Выбрать главу

Это было 13-е июня 1807 года, день Тильзитского свидания двух императоров, о котором уже, конечно, никто не думал, не гадал, и всего менее эти молодые девушки.

Все эти чудные рассказы я, разумеется, слышала гораздо позже, или по крайней мере их повторяли мне после; но с самых первых лет я помню многие исторические предания, в которых часто играло роль чудесное, а само историческое не всегда было верно. Так, помню, я очень долго держалась (про себя) мнения, будто гр. Николай Михайлович Каменский был отравлен происками старшего брата и предательством Закревского. Эта нелепая легенда ходила между домашними фельдмаршальши графини Каменской, и одна бывшая горничная матушки передавала эти сведения нам в детской, куда ходила к моей Даде. Я была так уверена в истине этого рассказа, что; увидев в первый раз графа Сергея Михайловича, много лет спустя, когда мне было уже лет пятнадцать или шестнадцать, я посмотрела на него с ужасом и содроганием и спешила уйти из комнаты: так он мне казался страшен. Уже гораздо позже, учась новейшей истории, я навела справки и, спросив конфиденциально о том у матушки, убедилась наконец, что это была клевета.

Эта бывшая горничная, жена нашего буфетчика, Авдотья Харитоновна, много передавала нам военных рассказов. Муж ее, Иван Сергеев, был отставной сержант или унтер-офицер и служил при Суворове, иногда и в должности денщика. Эту чету я помню только не молодою; потом состарились они в моих глазах, и суворовский солдат умер несколько лет прежде жены. Они крепко любили друг друга. Жена, окружив мужа нежностью и заботою до последнего часа, тосковала по нем всю остальную жизнь свою и, умирая, просила, чтоб ее похоронили, буде можно, недалеко от него и положили бы с нею в гроб его портрет. Гаврила, наш милый, наш добрый Гаврила, также жил душа в душу с своею старушкой Афимьей.
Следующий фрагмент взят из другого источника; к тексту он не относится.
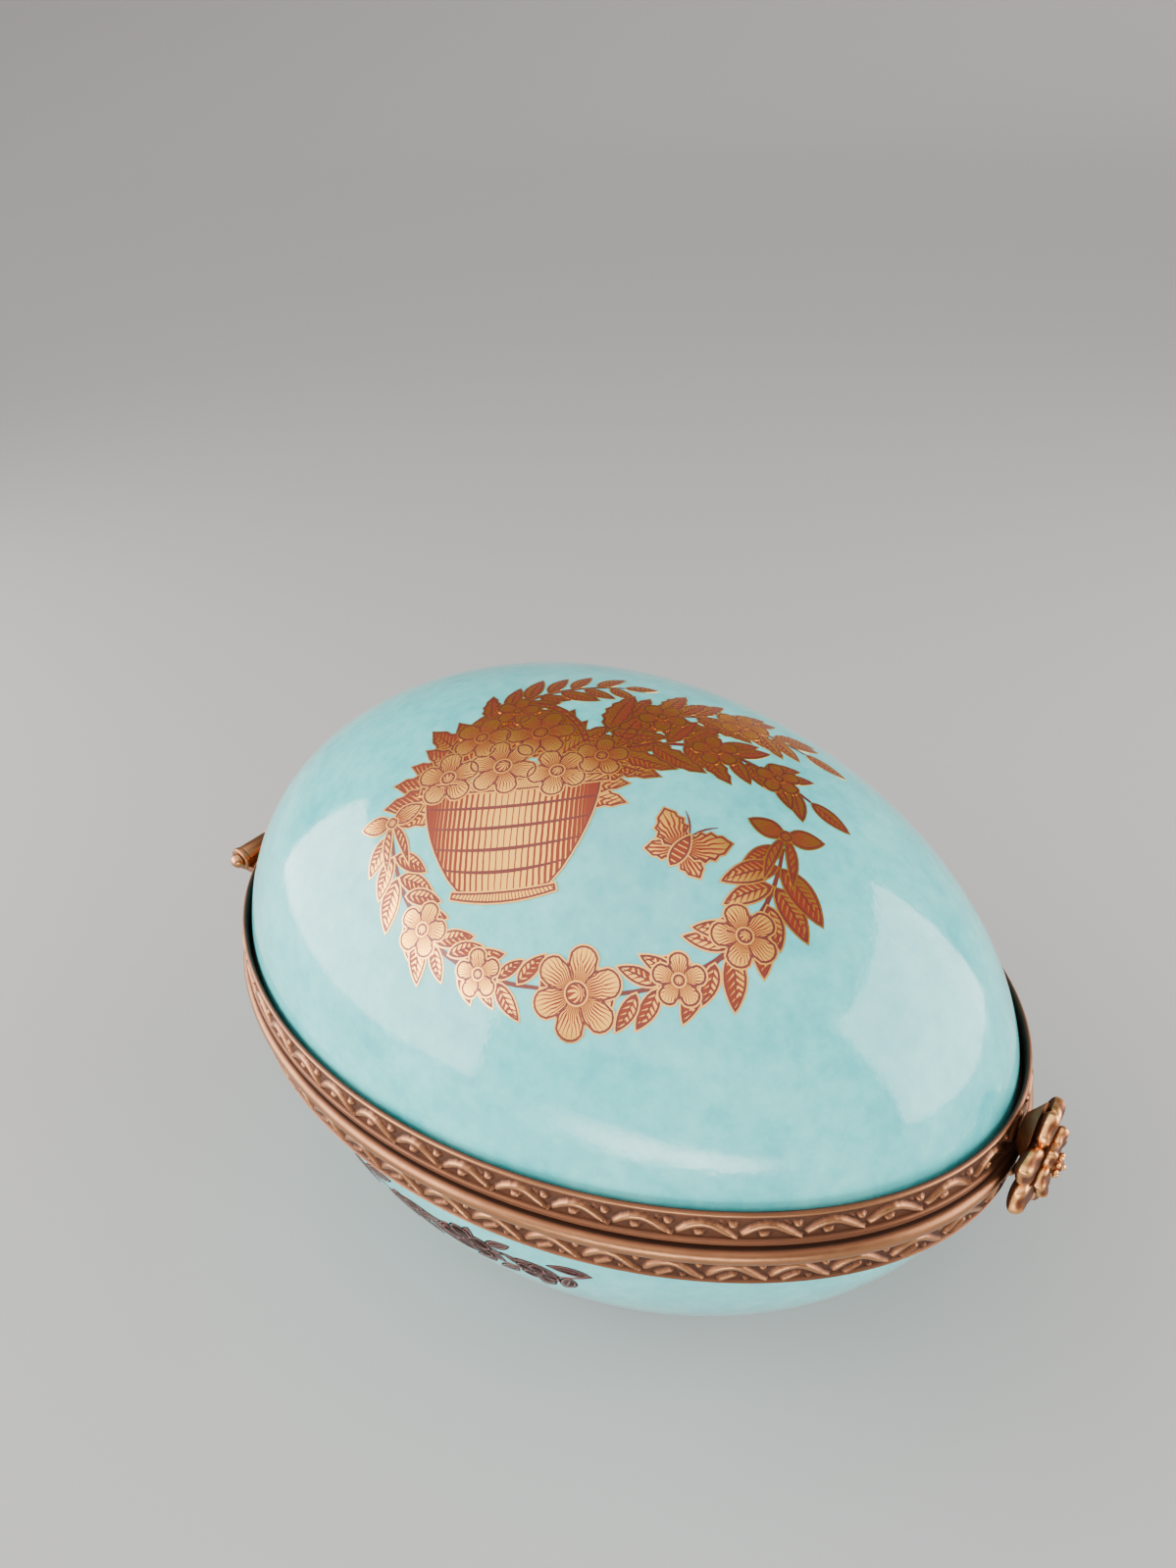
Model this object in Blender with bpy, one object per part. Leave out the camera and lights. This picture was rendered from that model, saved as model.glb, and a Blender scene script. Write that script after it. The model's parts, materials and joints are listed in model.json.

Вижу, как теперь, как она стоит, маленькая, беленькая, седенькая, в своем светленьком платьице, в своем чисто-выбеленном с густою оборкою чепце, держит в руке свечу и тихо плачет, и тихо крестится, пока соборуют умирающего 90-летнего Гаврилу; а он, с спокойствием духа и кроткою твердостью русского простолюдина, без страха и волнения, смотрит в глаза приближающейся смерти и только беспокоится об одном — чтоб я не простудилась, переходя через двор из наших комнат в его! После окончания обряда он приподнялся, поцеловал меня и дрожащим голосом сказал мне: «Берегитесь!» Последняя забота его была о дочери любимого барина. Он через несколько часов скончался. Я так плакала и горевала, что меня не пустили к телу, и я уже не видала его после смерти; а старушка Афимья перебралась на нашу половину, такая же беленькая и седенькая, тихая и кроткая. Она не носила ни черного платья, ни черного чепца, и слез не много проронила, и о старике своем не говорила; но не прошло полгода, она сошла за ним в могилу без особой болезни, без внешних знаков особенного горя, тихо, кротко, покорно; как жила, так и умерла.

Однако я опять забегаю вперед. Гаврила Никитич и Авдотья Харитоновна много рассказывали мне, или при мне моей няне, о недавних событиях истории. Дядя моего отца со всем семейством погиб от Пугачева, и еще долго, долго, до второго и третьего поколения, дети слушали с ужасом от старых служителей семейства, каким образом кормилица спрятала было грудного ребенка дяди и думала, что спасла его; но шайка внезапно воротилась, и один из злодеев, схватив за ноги ребенка, размозжил ему череп об стену в глазах верной кормилицы. Об этом дяде батюшка часто вспоминал. Между прочим он рассказывал одно замечательное обстоятельство. Дядя его изучал хиромантию и иногда довольно верно угадывал по сгибам руки или чертам лица судьбу человека. Он как-то познакомился с другим, сведущим по этой части; единство предмета занятий и любовь к нему сблизили их. После некоторого времени, новый знакомец сказал ему (конечно не без оговорок), что его ожидает смертная казнь. «Знаю», — отвечал дядя моего отца, — «но знаю тоже, что я никогда этой казни не заслужу и погибну безвинно; для моего спокойствия мне больше и не нужно». Он погиб в следующем году от Пугачева.